Where did the idea come from that things should be easy?

I can’t remember ever believing that myself, although that doesn’t mean I haven’t caused myself a great deal of anguish wishing things weren’t so hard. I absolutely have. Yet, I’m pretty sure I also always knew that struggle was just part of the package deal of life.

I grew up in an old house on the top of a mountain. Some summers, our well ran dry and we had to take containers to a spring in town and bring back water to drink and cook. We took our clothes to the laundromat once a week because a washing machine was not possible with the precarious water situation. In the winter, our driveway was often too slippery to safely navigate, so we would carry groceries and the aforementioned laundry the quarter mile uphill to the house. It was hard, but it was just a part of my life, and doing hard things taught me that I could do hard things.

Yet there seems to be a changing view of struggle. That things shouldn’t be hard. That if something is too difficult, it means either there is something wrong with you or, at the very least, you are doing something wrong. I blame this to a great extent on advertising and social media. Ads everywhere tell us that if you buy this product, you will be happy. If you buy that product, you will be thin or pretty or successful. Poof! Easy peasy! People display the highlights of their lives on social media, and so there is an expectation that your life should be one big, smiling highlight reel, just like everyone else’s (even though no one’s is!). And then there is a generation of well-intentioned but misguided wanna-be supermoms who strived to prevent their kids from experiencing hardship rather than helping them learn to expect it and deal with it. We always had snacks on-hand so they wouldn’t be hungry and activities ready so they wouldn’t be bored, depriving them the opportunity to learn to tolerate distress.

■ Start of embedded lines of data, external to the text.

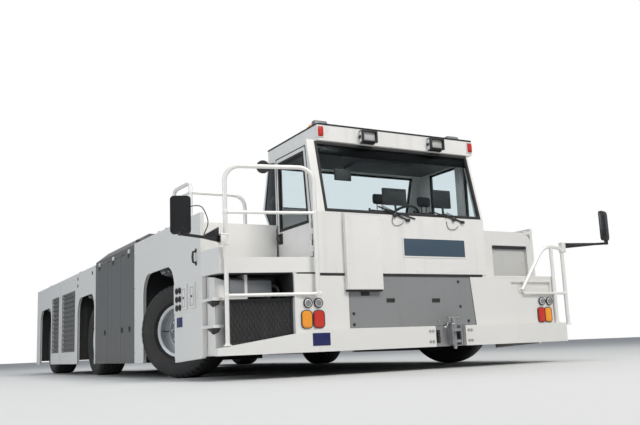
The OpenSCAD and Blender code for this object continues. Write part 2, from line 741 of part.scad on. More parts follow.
reach_x = mirror_w / 2 * cos(mirror_turn) + mirror_t / 2 * sin(mirror_turn);
reach_y = mirror_w / 2 * sin(mirror_turn) + mirror_t / 2 * cos(mirror_turn);
right_head = [-overall_w / 2 + reach_x, face_y, 1535];
left_head = [overall_w / 2 - reach_x, -overall_len / 2 + reach_y, 1645];
arm_d = 30;
foot_t = 16;

// Mirror arm: a foot plate against its clamp, and a bar out to the upright that holds the head
module mirror_arm(foot, side, head, top) {
    box(span(foot.x + side * foot_t / 2, foot_t / 2), span(foot.y, clamp_w / 2), span(foot.z, 32));
    bar(foot + [side * foot_t * 0.75, 0, 0], [head.x, head.y, foot.z], arm_d);
    bar([head.x, head.y, foot.z - arm_d / 2], [head.x, head.y, top], arm_d);
}

module mirrors() color(dark) {
    mirror_head_at(right_head.x, right_head.y, right_head.z, -mirror_turn);
    mirror_arm([right_clamp[0][0] - seam, hoop_at.y, 1340], -1, right_head, 1400);
    mirror_head_at(left_head.x, left_head.y, left_head.z, mirror_turn);
    mirror_arm([left_clamp[0][1] + seam, left_rail_y, 1384], 1, left_head, 1500);
}

turret_y = bay_y + 60 + turret_d / 2;
turret_t = 60;
turret_gap = 10;
ledge = 60;
carrier_y1 = turret_y + turret_d / 2 + 50;
cheek_x = [turret_d / 2 + 25, bay_w / 2];
ramp_hinge = [carrier_y1 + 25, turret_z - 10];
ramp_h = 520;
ramp_t = 40;

module cradle_carrier() color(dark) {
    difference() {
        box([-bay_w / 2, bay_w / 2], [bay_y, carrier_y1], [turret_z - turret_t - 30, turret_z]);
        translate([0, turret_y, turret_z - turret_t - seam]) cylinder(h = 200, d = turret_d + 2 * turret_gap);
        translate([0, turret_y, 0]) cylinder(h = 400, d = turret_d - 2 * ledge);
    }
    both_sides() box(cheek_x, [bay_y, carrier_y1], [turret_z - turret_t - 30, 480]);
    for (x = [-600, 540]) translate([x, ramp_hinge[0], ramp_hinge[1]]) rotate([0, 90, 0])
        cylinder(h = 60, d = 40);
    for (x = [-600, 540]) box([x, x + 60], [carrier_y1 - 1, ramp_hinge[0]], span(ramp_hinge[1], 18));
}

module cradle_turret() color(steel) {
    translate([0, turret_y, turret_z - turret_t]) cylinder(h = turret_t, d = turret_d);
    both_sides()
        along_x([430, 500])
            polygon([[turret_y - 450, turret_z - 1], [turret_y - 450, 640], [turret_y - 100, 640],
                [turret_y + 350, 360], [turret_y + 450, turret_z - 1]]);
    box([-500, 500], [turret_y - 480, turret_y - 420], [turret_z - 1, 700]);
}

module cradle_ramp() color(steel) {
    box([-560, 560], span(ramp_hinge[0], ramp_t / 2), [ramp_hinge[1] + 22, ramp_hinge[1] + ramp_h]);
    for (x = [-539.7, 479.7]) {
        translate([x, ramp_hinge[0], ramp_hinge[1]]) rotate([0, 90, 0]) cylinder(h = 60, d = 40);
        box([x, x + 60], span(ramp_hinge[0], 18), [ramp_hinge[1], ramp_hinge[1] + 23]);
    }
}

ring_d = 560;
ring_z = 1240;
leg_in = tyre_w / 2 + 35;
hub_d = 260;
disc_axial = [-20, 12];

knuckle_w = 300;
knuckle_top = leg_in + 120;
motor_d = 380;
flange_d = ring_d + 30;

module leg(axle, side)
    translate([side * wheel_x, wheel_y[axle], 0]) rotate([0, 0, wheel_turn[axle]])
        on_side(side) {
            translate([0, 0, ring_z - 1]) cylinder(h = axle_box_z - seam - ring_z + 1, d = ring_d);
            translate([0, 0, ring_z - 30]) cylinder(h = 31, d = flange_d);
            along_y(span(0, knuckle_w / 2)) difference() {
                polygon([[-200, ring_z - 20], [-200, ring_z - 70], [leg_in - 60, ring_z - 120],
                    [leg_in, ring_z - 180], [leg_in, wheel_z - 140], [knuckle_top, wheel_z - 140],
                    [knuckle_top, ring_z - 180], [leg_in + 20, ring_z - 20]]);
                translate([leg_in + 62, wheel_z + 330]) circle(d = 70);
            }
            for (y = [-knuckle_w / 2 + 20, knuckle_w / 2 - 20])
                along_y(span(y, 12)) polygon([[knuckle_top - 1, wheel_z + 200], [knuckle_top - 1, ring_z - 200],
                    [leg_in + 40, ring_z - 25], [knuckle_top + 30, ring_z - 25], [knuckle_top + 62, wheel_z + 200]]);
            translate([disc_axial[1] + seam, 0, wheel_z]) rotate([0, 90, 0]) {
                cylinder(h = leg_in - disc_axial[1] + 1, d = hub_d);
                translate([0, 0, leg_in - disc_axial[1] - 50]) cylinder(h = 51, d = hub_d + 90);
            }
            translate([knuckle_top - 1, 0, wheel_z]) rotate([0, 90, 0]) {
                cylinder(h = 61, d = motor_d - 120);
                cylinder(h = 26, d = motor_d - 40);
            }
        }

module leg_steered(axle, side) color(steel) leg(axle, side);

module legs_mid() color(steel) for (side = [-1, 1]) leg(MID, side);

module on_wheel(axle, side)
    translate([side * wheel_x, wheel_y[axle], wheel_z]) rotate([0, 0, wheel_turn[axle]])
        on_side(side) rotate([0, 90, 0]) children();

seat_r = 286;
bead = tyre_w / 2 - 56;

module tyre(axle, side) color(dark) on_wheel(axle, side) rotate_extrude()
    polygon(concat(
        [for (p = tyre_side) [p[0], -p[1]]],
        [for (i = [len(tyre_side) - 1:-1:0]) tyre_side[i]]));

// Side of the tyre from bead to tread: radius and distance from the wheel's middle
tyre_side = [[seat_r + seam, bead], [rim_d / 2 + 0.6, bead], [rim_d / 2 + 14, bead + 20],
    [wheel_r - 150, tyre_w / 2 - 6], [wheel_r - 100, tyre_w / 2], [wheel_r - 45, tyre_w / 2 - 9],
    [wheel_r - 12, tyre_w / 2 - 30], [wheel_r, tyre_w / 2 - 56]];

module rim(axle, side) color(white) on_wheel(axle, side) rotate_extrude()
    polygon([[0, disc_axial[0] - 50], [130, disc_axial[0] - 50], [130, disc_axial[0]],
        [seat_r - 46, disc_axial[0]], [seat_r - 22, disc_axial[0] - 30], [seat_r - 16, -bead],
        [rim_d / 2 - 6, -bead - 12], [rim_d / 2, -bead - 12], [rim_d / 2, -bead - seam], [seat_r, -bead - seam],
        [seat_r, bead + seam], [rim_d / 2, bead + seam], [rim_d / 2, bead + 12], [seat_r - 14, bead + 12],
        [seat_r - 14, disc_axial[1] + 20], [seat_r - 40, disc_axial[1]], [0, disc_axial[1]]]);

chassis_frame();
engine_blocks();
deck_plates();
mid_hood();
wheel_wells();
side_front();
side_mid();
side_rear();
arm_ends();
louvres();
side_door(-1);  // side_door_right
side_door(1);  // side_door_left
front_body();
front_bumper();
front_hatch();
radiator_pack();
hood_left();
platform_right();
cab_shell();
cab_roof();
cab_glass();
cab_door();
cab_door_glass();
cab_seats();
cab_dash();
wipers();
lamps_amber();
lamps_red();
lamps_white();
hoop_right();
guard_rails();
mirrors();
tow_coupling();
cradle_carrier();
cradle_turret();
cradle_ramp();
leg_steered(FRONT, -1);  // leg_front_right
leg_steered(FRONT, 1);  // leg_front_left
legs_mid();
leg_steered(REAR, -1);  // leg_rear_right
leg_steered(REAR, 1);  // leg_rear_left
rim(FRONT, -1);  // rim_front_right
rim(FRONT, 1);  // rim_front_left
rim(MID, -1);  // rim_mid_right
rim(MID, 1);  // rim_mid_left
rim(REAR, -1);  // rim_rear_right
rim(REAR, 1);  // rim_rear_left
tyre(FRONT, -1);  // tyre_front_right
tyre(FRONT, 1);  // tyre_front_left
tyre(MID, -1);  // tyre_mid_right
tyre(MID, 1);  // tyre_mid_left
tyre(REAR, -1);  // tyre_rear_right
tyre(REAR, 1);  // tyre_rear_left
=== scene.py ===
"""Looks of a towbarless aircraft pushback tractor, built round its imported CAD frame.

Every place is in metres in the frame of the CAD: X to the tractor's left, Y to its rear, Z up.
"""

import logging
import math
from dataclasses import dataclass, field
from enum import Enum
from typing import Any, Callable, Iterable, Sequence, Union

import bmesh
import bpy
from mathutils import Matrix, Vector


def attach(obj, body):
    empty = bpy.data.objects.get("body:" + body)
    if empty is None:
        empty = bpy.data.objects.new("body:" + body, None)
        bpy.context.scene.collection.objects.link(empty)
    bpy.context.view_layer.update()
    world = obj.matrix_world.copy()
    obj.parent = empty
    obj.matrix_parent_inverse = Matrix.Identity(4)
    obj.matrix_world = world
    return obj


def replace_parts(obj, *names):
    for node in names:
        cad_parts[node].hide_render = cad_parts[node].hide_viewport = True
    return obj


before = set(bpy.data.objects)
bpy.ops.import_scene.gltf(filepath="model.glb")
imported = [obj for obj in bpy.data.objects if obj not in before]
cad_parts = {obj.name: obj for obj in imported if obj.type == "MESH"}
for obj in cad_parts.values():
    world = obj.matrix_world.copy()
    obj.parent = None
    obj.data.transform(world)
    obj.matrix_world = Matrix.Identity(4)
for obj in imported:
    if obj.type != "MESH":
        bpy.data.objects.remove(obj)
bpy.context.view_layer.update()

log = logging.getLogger("tractor")

Point = Sequence[float]
Colour = tuple[float, float, float]

CHASSIS = "chassis"
UP = (0, 0, 1)


# Shader building


@dataclass(frozen=True)
class Signal:
    """A number that varies over a surface; Python arithmetic on it adds Math nodes."""

    graph: "Graph"
    socket: bpy.types.NodeSocket

    def maths(self, operation: str, *terms: "Number", clamp: bool = False) -> "Signal":
        """Adds one Math node.

        Args:
            operation: The node's operation.
            terms: Its inputs in order, signals or plain numbers.
            clamp: Whether the result is held between 0 and 1.

        Returns:
            The node's result.
        """
        settings = {"operation": operation, "use_clamp": clamp}
        made = self.graph.node("Math", settings, {str(i): t for i, t in enumerate(terms)})
        return Signal(self.graph, made.outputs[0])

    def __add__(self, other: "Number") -> "Signal":
        """Sum with a signal or number."""
        return self.maths("ADD", self, other)

    __radd__ = __add__

    def __sub__(self, other: "Number") -> "Signal":
        """Difference from a signal or number."""
        return self.maths("SUBTRACT", self, other)

    def __rsub__(self, other: "Number") -> "Signal":
        """A number less this signal."""
        return self.maths("SUBTRACT", other, self)

    def __mul__(self, other: "Number") -> "Signal":
        """Product with a signal or number."""
        return self.maths("MULTIPLY", self, other)

    __rmul__ = __mul__

    def __truediv__(self, other: "Number") -> "Signal":
        """Quotient by a signal or number."""
        return self.maths("DIVIDE", self, other)

    def __pow__(self, other: "Number") -> "Signal":
        """Power of this signal."""
        return self.maths("POWER", self, other)

    def size(self) -> "Signal":
        """This signal without its sign."""
        return self.maths("ABSOLUTE", self)

    def clamped(self) -> "Signal":
        """This signal held between 0 and 1."""
        return self.maths("ADD", self, 0.0, clamp=True)


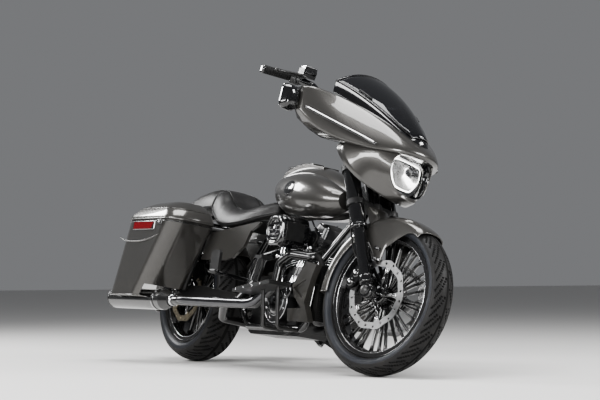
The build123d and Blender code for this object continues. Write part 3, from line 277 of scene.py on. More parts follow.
def rubbery(name, colour, rough, dust):
    """Rubber with a dry grey film."""
    made, tree, shader = finish(name, Roughness=rough, IOR=1.45, Specular_IOR_Level=0.25)
    where = node(tree, "TexCoord").outputs["Object"]
    grit = node(tree, "TexNoise", {"Vector": where, "Scale": 420.0, "Detail": 4.0})
    film = group_node(tree, ROAD_FILM, {"Colour": (*colour, 1), "Amount": dust, "Height": 1.2})
    bump = node(tree, "Bump", {"Height": grit.outputs["Fac"], "Strength": 0.18, "Distance": 0.0006})
    marks = group_node(tree, SMUDGES, {"Roughness": rough, "Spread": 0.18, "Scale": 16.0})
    wire(tree, shader, film["Colour"], marks["Roughness"], bump.outputs["Normal"])
    return made


def seat_leather():
    """Black seat hide with a fine pebble grain and wiping marks in its roughness."""
    made, tree, shader = finish("seat_leather", IOR=1.4, Coat_Weight=0.15, Coat_Roughness=0.3)
    marks = group_node(tree, SMUDGES, {"Roughness": 0.42, "Spread": 0.18, "Scale": 9.0})
    grain = group_node(tree, HIDE_GRAIN, {"Scale": 430.0, "Depth": 0.3, "Normal": marks["Normal"]})
    tone = blend_colour(tree, grain["Tone"], (0.005, 0.005, 0.0055, 1), (0.014, 0.0135, 0.013, 1))
    wire(tree, shader, tone, marks["Roughness"], grain["Normal"])
    return made


def glassy(name, colour, rough, clear, glow=None):
    """Lens or screen material with faint smears."""
    made, tree, shader = finish(name, Transmission_Weight=clear, IOR=1.46, Base_Color=(*colour, 1))
    if glow:
        shader.inputs["Emission Color"].default_value = (*glow[0], 1)
        shader.inputs["Emission Strength"].default_value = glow[1]
    marks = group_node(tree, SMUDGES, {"Roughness": rough, "Spread": 0.05, "Scale": 9.0})
    tree.links.new(marks["Roughness"], shader.inputs["Roughness"])
    return made


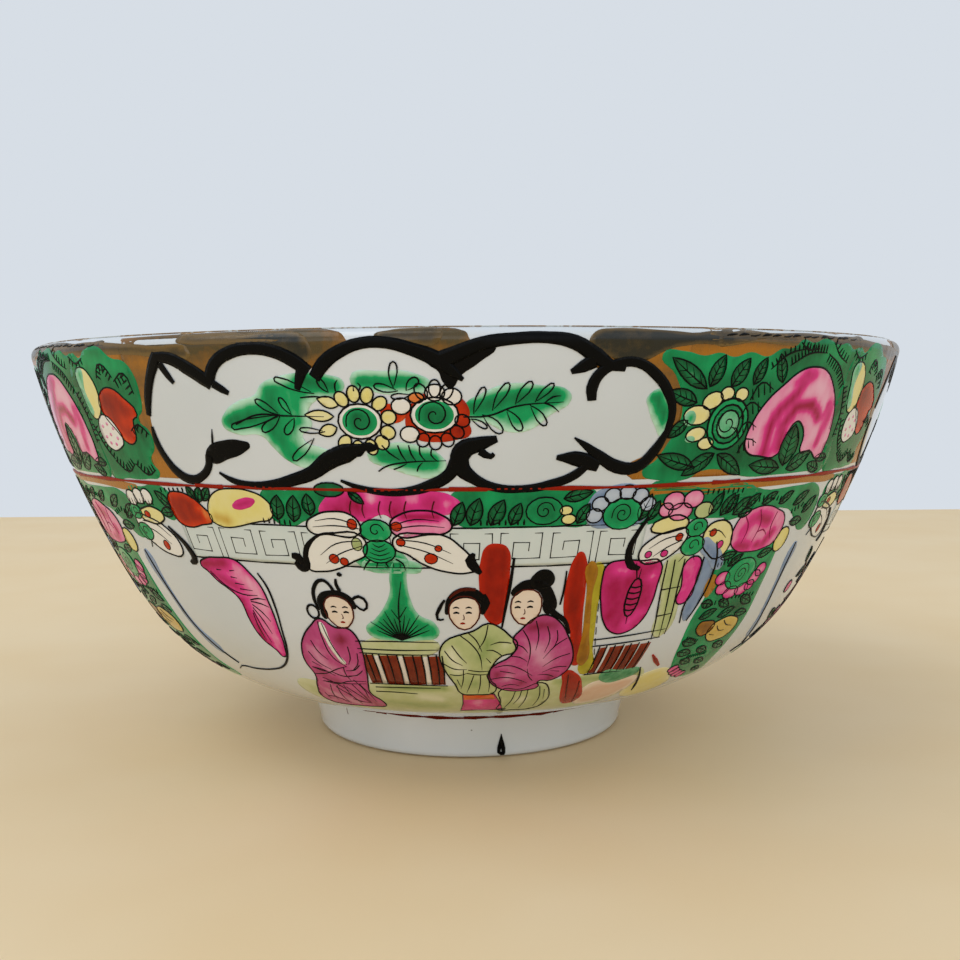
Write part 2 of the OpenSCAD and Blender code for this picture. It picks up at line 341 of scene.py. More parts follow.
def paint(code):
    """A linear colour from a hex code."""
    parts = [int(code[i:i + 2], 16) / 255 for i in (0, 2, 4)]
    return [((c + 0.055) / 1.055) ** 2.4 if c > 0.04045 else c / 12.92 for c in parts] + [1.0]


def grey(value):
    return [value] * 3 + [1]


def add(tree, kind, **settings):
    node = tree.nodes.new(kind)
    for key, value in settings.items():
        setattr(node, key, value)
    return node


def sum_of(tree, operation, a, b, clamp=False):
    node = add(tree, "ShaderNodeMath", operation=operation, use_clamp=clamp)
    for socket, value in zip(node.inputs, (a, b)):
        if isinstance(value, (int, float)):
            socket.default_value = value
        else:
            tree.links.new(value, socket)
    return node.outputs[0]


def mix_colour(tree, share, a, b):
    node = add(tree, "ShaderNodeMix", data_type="RGBA")
    for socket, value in ((node.inputs[0], share), (node.inputs[6], a), (node.inputs[7], b)):
        if isinstance(value, (int, float, list)):
            socket.default_value = value
        else:
            tree.links.new(value, socket)
    return node.outputs[2]


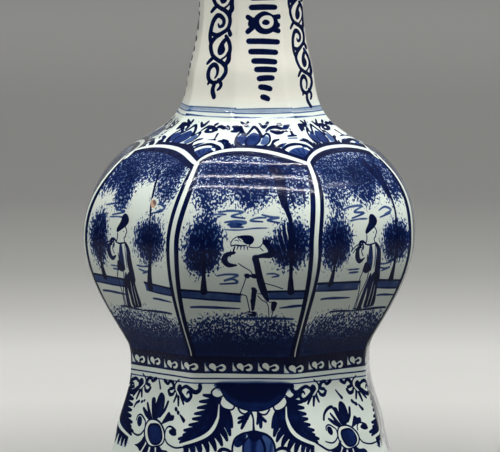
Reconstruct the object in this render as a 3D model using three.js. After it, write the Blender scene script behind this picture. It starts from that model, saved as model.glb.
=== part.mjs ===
// An octagonal bottle vase in tin-glazed earthenware: a spreading foot, a full belly, a tapering
// neck and a garlic head. Vases of this kind are pressed or thrown in sections, which are luted
// together with clay slip before the firing, so each section and each slip seam is a solid here.
// Millimetres, +Z up. The vase stands on z = 0, its axis is x = y = 0 and a flat faces -Y.
import * as THREE from 'three';

// Heights of the five sections, seam to seam
const FOOT_HEIGHT = 77;
const LOWER_BELLY_HEIGHT = 67;
const UPPER_BELLY_HEIGHT = 56;
const NECK_HEIGHT = 92;
const HEAD_HEIGHT = 53;

// Radii over the eight ribs
const STANDING_RADIUS = 77.6;
const FOOT_RADIUS = 78.6;
const FOOT_FLARE_RADIUS = 70.8;
const WAIST_RADIUS = 62.9;
const BELLY_RADIUS = 87.9;
const LOWER_CURVE_RADIUS = 65.5;
const SHOULDER_RADIUS = 69.9;
const NECK_BASE_RADIUS = 41.3;
const NECK_MIDDLE_RADIUS = 30.8;
const NECK_TOP_RADIUS = 26.6;
const HEAD_RADIUS = 36;
const HEAD_SHOULDER_RADIUS = 19.6;
const THROAT_RADIUS = 17.4;
const LIP_RADIUS = 19.2;

// Wall thickness, measured square to the surface
const FOOT_WALL = 6.5;
const BELLY_WALL = 5.5;
const NECK_WALL = 5;
const LIP_WALL = 3.8;

// Slope of the outline, radius per height, where it runs through a bend
const STANDING_SLOPE = 0.25;
const FOOT_SLOPE = -0.15;
const LOWER_CURVE_SLOPE = 0.62;
const SHOULDER_SLOPE = -1.16;
const NECK_BASE_SLOPE = -0.96;
const NECK_MIDDLE_SLOPE = -0.29;
const THROAT_SLOPE = -1.1;
const LIP_SLOPE = 0.35;

// How far the bends lie from the seam below them
const FOOT_RIM_RISE = 10;
const FOOT_FLARE_RISE = 45;
const LOWER_CURVE_RISE = 15.6;
const SHOULDER_RISE = 38.3;
const NECK_MIDDLE_RISE = 30;
const HEAD_RISE = 20;
const HEAD_SHOULDER_RISE = 39;
const THROAT_RISE = 45;

// The flats: how many there are, how flat they lie and how sharp the ribs are
const FLATS = 8;
const RIB_SHARPNESS = 90;
const FOOT_FLATNESS = 0.85;
const BELLY_FLATNESS = 0.95;
const SHOULDER_FLATNESS = 0.85;
const NECK_FLATNESS = 0.9;
const HEAD_FLATNESS = 0.75;
const LIP_FLATNESS = 0.3;
// The flats to the front, the back and the sides are a little wider or narrower than the others
const FLAT_WANDER_DEG = 1.75;
// The sections were luted on a little out of line with the belly, the neck most of all
const FOOT_TWIST_DEG = -1.3;
const SHOULDER_TWIST_DEG = 3.2;
const NECK_TWIST_DEG = 11.3;

// The slip seams, the base and the lip
const SEAM_THICKNESS = 1.2;
const SEAM_BEAD = 0.8;
const BASE_RECESS = 9;
const BASE_THICKNESS = 7;
const STANDING_EDGE_WIDTH = 11;
const EDGE_ROUND = 1.2;
const COIL_SIZE = 6;
const CLEARANCE = 0.3;

// Points round the vase, and the height of one row of faces
const SEGMENTS = FLATS * 6;
const OUTER_ROW_HEIGHT = 6;
const INNER_ROW_HEIGHT = 9;
const ARC_STEPS = 4;

const WAIST_Z = FOOT_HEIGHT;
const BELLY_Z = WAIST_Z + LOWER_BELLY_HEIGHT;
const NECK_Z = BELLY_Z + UPPER_BELLY_HEIGHT;
const HEAD_Z = NECK_Z + NECK_HEIGHT;
const TOP_Z = HEAD_Z + HEAD_HEIGHT;

// The outline of the vase from the table up. The radius between two stations is a cubic.
const STATIONS = [
  { z: 0, radius: STANDING_RADIUS, slope: STANDING_SLOPE, wall: FOOT_WALL, flatness: FOOT_FLATNESS,
    twist: FOOT_TWIST_DEG },
  { z: FOOT_RIM_RISE, radius: FOOT_RADIUS, slope: 0, wall: FOOT_WALL, flatness: FOOT_FLATNESS,
    twist: FOOT_TWIST_DEG },
  { z: FOOT_FLARE_RISE, radius: FOOT_FLARE_RADIUS, slope: FOOT_SLOPE, wall: FOOT_WALL,
    flatness: FOOT_FLATNESS, twist: FOOT_TWIST_DEG },
  { z: WAIST_Z, radius: WAIST_RADIUS, slope: 0, wall: BELLY_WALL, flatness: FOOT_FLATNESS,
    twist: FOOT_TWIST_DEG },
  { z: WAIST_Z + LOWER_CURVE_RISE, radius: LOWER_CURVE_RADIUS, slope: LOWER_CURVE_SLOPE, wall: BELLY_WALL,
    flatness: BELLY_FLATNESS, twist: FOOT_TWIST_DEG },
  { z: BELLY_Z, radius: BELLY_RADIUS, slope: 0, wall: BELLY_WALL, flatness: BELLY_FLATNESS, twist: 0 },
  { z: BELLY_Z + SHOULDER_RISE, radius: SHOULDER_RADIUS, slope: SHOULDER_SLOPE, wall: BELLY_WALL,
    flatness: SHOULDER_FLATNESS, twist: SHOULDER_TWIST_DEG },
  { z: NECK_Z, radius: NECK_BASE_RADIUS, slope: NECK_BASE_SLOPE, wall: NECK_WALL, flatness: NECK_FLATNESS,
    twist: NECK_TWIST_DEG },
  { z: NECK_Z + NECK_MIDDLE_RISE, radius: NECK_MIDDLE_RADIUS, slope: NECK_MIDDLE_SLOPE, wall: NECK_WALL,
    flatness: NECK_FLATNESS, twist: NECK_TWIST_DEG },
  { z: HEAD_Z, radius: NECK_TOP_RADIUS, slope: 0, wall: NECK_WALL, flatness: NECK_FLATNESS,
    twist: NECK_TWIST_DEG },
  { z: HEAD_Z + HEAD_RISE, radius: HEAD_RADIUS, slope: 0, wall: NECK_WALL, flatness: HEAD_FLATNESS,
    twist: NECK_TWIST_DEG },
  { z: HEAD_Z + HEAD_SHOULDER_RISE, radius: HEAD_SHOULDER_RADIUS, slope: THROAT_SLOPE, wall: LIP_WALL,
    flatness: LIP_FLATNESS, twist: NECK_TWIST_DEG },
  { z: HEAD_Z + THROAT_RISE, radius: THROAT_RADIUS, slope: 0, wall: LIP_WALL, flatness: LIP_FLATNESS,
    twist: NECK_TWIST_DEG },
  { z: TOP_Z, radius: LIP_RADIUS, slope: LIP_SLOPE, wall: LIP_WALL, flatness: LIP_FLATNESS,
    twist: NECK_TWIST_DEG },
];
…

I listened to Glennon Doyle’s We Can Do Hard Things podcast with Cheryl Strayed this morning on my walk. Cheryl’s variation on Glennon’s catch phrase is “bearing the unbearable,” and they were both talking about how hard, unbearable things are going to happen. That’s a given. The only thing we can do is accept and surrender, then journey on. We can do hard things. We don’t have to believe we can do them. We just have to do them, experience the doing of the hard things, so we can grow the faith in ourselves that we can do it.

The doing comes first, not the believing we can.

I took a hike in Kauai this summer on the Kalalau Trail. Five hours climbing up and down over uneven terrain. It was not easy, but every single person who did it felt great at the end. We accomplished something. We saw beautiful things that we wouldn’t have seen if not for the effort of the hike. We were hot and tired and sore, but it felt good because we met the challenge.

I’m celebrating thirty-one years of marriage this week. Regardless of what it looks like from the outside, regardless of the smiling pictures in my photo albums and on Facebook and Instagram, being married for thirty-one years is hard. Lots of love and happiness, and worth every struggle, but let’s be clear that there have been plenty of struggles and plenty of surrender.

So let me wrap this up by talking for a minute about surrender. At the beginning of 2022, there was this thing I heard about finding a word for the year, and I was trying to come up with one around which to build my intentions for the year. One word that kept coming up for me was surrender, but I didn’t like it. It felt right but it also felt yucky. It felt passive and weak…yuck! Yet is still kept popping in my head. So I gave up on the whole idea of a word, because I didn’t like the one I actually needed.

Lately, I’ve been doing a mindfulness practice by Sarah Blondin (on the awesome Insight Timer app) called “Learning to Surrender,” and I understand now that my perspective of the word was flawed. Surrender can actually be a powerful choice to let go of things over which you have no control and gain the freedom to engage in those things we can actually do something about, to make choices that actually matter. It’s the serenity prayer all over again, which I’ve come back to so many times in my life…oh, right, that again…still on the journey to find acceptance, serenity, and wisdom. To surrender.

If I was to wait until I knew for sure I could write an amazing book, or until writing came easily to me, I would never write a word. Instead, I surrender to the doubt and difficulty, and sit down at my computer and start typing. If I waited until I knew for sure that I could help every client who enters my therapy office, I would not be a therapist because I never know if I will actually be able to help anyone.

Instead, I surrender to the struggle. I see it and acknowledge it. I never like it. But I do it. Occasionally, I even believe I am up to the task.